My Thoughts,
I am keenly aware of the tremendous personal honor involved in my having been chosen to be a member of the Army Special Attack Corps, which is considered to be the most elite attack force in the service of our glorious fatherland.

  My thoughts about all these things derive from a logical standpoint which is more or less the fruit of my long career as a student and, perhaps, what some others might call a liberal. But I believe that the ultimate triumph of liberty is altogether obvious. As the Italian philosopher Benedetto Croce has proclaimed, “liberty is so quintessential to human nature that it is absolutely impossible to destroy it. “I believe along with him that this is a simple fact, a fact so certain that liberty must of necessity continue its underground life even when it appears, on the surface, to be suppressed—it will always win through in the end.

  It is equally inevitable that an authoritarian and totalitarian nation, however much it may flourish temporarily, will eventually be defeated. In the present war we can see how this latter truth is borne out in the Axis Powers themselves. What more needs to be said about Fascist Italy? Nazi Germany too has already been defeated, and we see that all the authoritarian nations are now falling down one by one, exactly like buildings with faulty foundations.

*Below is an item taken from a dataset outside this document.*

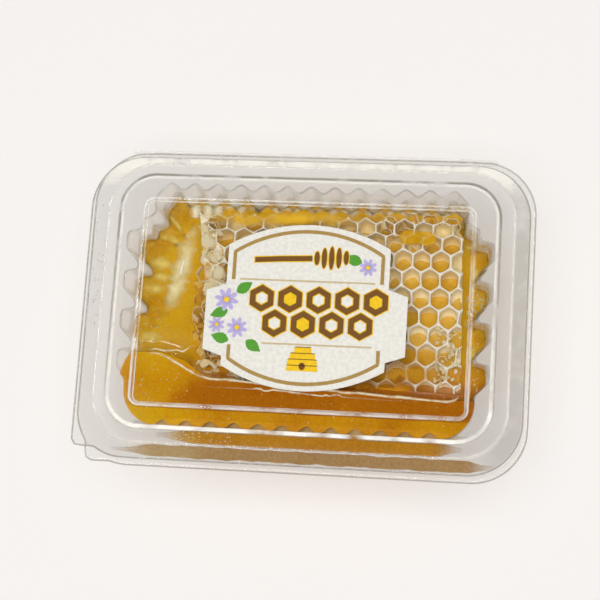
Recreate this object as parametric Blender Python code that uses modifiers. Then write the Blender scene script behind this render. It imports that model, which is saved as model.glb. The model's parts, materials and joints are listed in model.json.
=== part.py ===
# Shut clear pack of cut comb honey: a fluted tray, a hinged lid with a paper
# label, a slab of comb and the honey round it. Metres, +Z up. The pack lies on
# its tray, the hinge is at the back (+Y) and the opening tabs are at the front
# left corner.
import math

import bmesh
import bpy
from mathutils import Vector

MM = 0.001

# Sheet plastic and clearances
SHEET = 0.6 * MM
GAP = 0.3 * MM

# Outlines seen from above: low x, high x, low y, high y, corner radius
TRAY_FLANGE = (-63.6 * MM, 64.2 * MM, -46.6 * MM, 44.5 * MM, 15.0 * MM)
TRAY_TAB = (-60.4 * MM, -40.0 * MM, -45.8 * MM, -28.0 * MM, 1.6 * MM)
LID_FLANGE = (-64.4 * MM, 63.0 * MM, -45.0 * MM, 43.0 * MM, 15.0 * MM)
LID_TAB = (-64.4 * MM, -44.0 * MM, -42.2 * MM, -20.0 * MM, 1.6 * MM)

# Tray
FLANGE_TOP = 27.0 * MM
FLANGE_LIP = 1.5 * MM            # the flange's edge turns down by this much
LIP_FLARE = 0.4 * MM
FLOOR_INSET = 4.8 * MM           # draft of the wall from rim to floor
WALL_FOOT_INSET = 3.5 * MM
WALL_FOOT_TOP = 3.6 * MM
FLOOR_PANEL = (-41.0 * MM, 41.0 * MM, -25.0 * MM, 25.0 * MM, 9.0 * MM)
FLOOR_PANEL_RISE = 0.9 * MM
PANEL_BEVEL = 1.0 * MM
FOOT_TRIM = 0.05 * MM            # cut off below, so that the foot is flat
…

All these developments only serve to reveal all over again the universality of the truth that history has so often proven in the past: men’s great love of liberty will live on into the future and into eternity itself.
Although there are aspects to all this which constitute something the fatherland has reason to feel apprehensive about, it is still a truly wonderful thing to feel that one’s own personal beliefs have been validated. On every front, I believe that ideologies are at the bottom of all the fighting that is going on nowadays. Still further, I am firmly convinced that the outcome of each and every conflict is predictable on the bases of the ideologies held by the opposing sides. 
  My ambitious hope was to have lived to see my beloved fatherland—Japan—develop into a great empire like Great Britain in the past, but that hope has already been dashed. If those people who truly loved their country had been given a fair hearing, I do not believe that Japan would be in its present perilous position. This was my ideal and what I dreamt about: that the people of Japan might walk proudly anywhere in the world.
  In a real sense it is certainly true that a pilot in our special aerial attack force is, as a friend of mine has said, nothing more than a piece of the machine. He is nothing more than that part of the machine which holds the plane’s controls—endowed with no personal qualities, no emotions, certainly with no rationality—simply just an iron filament tucked inside a magnet itself designed to be sucked into an enemy air-craft carrier. The whole business would, within any context of rational behavior, appear to be unthinkable, and would seem to have no appeal whatsoever except to someone with a suicidal disposition. I suppose this entire range of phenomena is best seen as something peculiar to Japan, a nation of spirituality. So then we who are nothing more than pieces of machinery may have no right to say anything, but we only wish, ask, and hope for one thing: that all the Japanese people might combine to make our beloved country the greatest nation possible.
  Were I to face the battles that lie ahead in this sort of emotional state, my death would be rendered meaningless. This is the reason then, as I have already stated, that I intend to concentrate on the honor involved in being designated a member of the Special Attack Corps.
When I am in a plane perhaps I am nothing more than just a piece of the machine, but as soon as I am on the ground again I find that I am a complete human being after all, complete with human emotions—and passions too. when the sweetheart whom I loved so much passed away, I experienced a kind of spiritual death myself. Death in itself is nothing when you look upon it, as I do, as merely a pass to the heaven where I will see her once again, the one who is waiting there for me.
  Tomorrow we attack. It may be that my genuine feelings are extreme—and extremely private! But I have put them down as honestly as I can. Please forgive me for writing so loosely and without much logical order. Tomorrow one believer in liberty and liberalism will leave this world behind. His withdrawing figure may have a lonely look about it, but I assure you that his heart is filled with contentment.
  I have said everything I wanted to say in the way I wanted to say it. Please accept my apologies for any breach of etiquette. Well,then.
—Captain Ryoji Uehara
Uehara was killed during an attack on the US Fleet at the Battle of Okinawa, May 11th, 1945. He was 22 years old. Among his personal effects was a book on philosophy by Benedetto Croce, in the cover of which he had written,
“Goodbye, my beloved Kyoko-chan. I loved you so much;but even then you were already engaged, so it was very painful for me.Thinking only of your happiness,I suppressed the urge to whisper into your ear. That I loved you. I love you still.”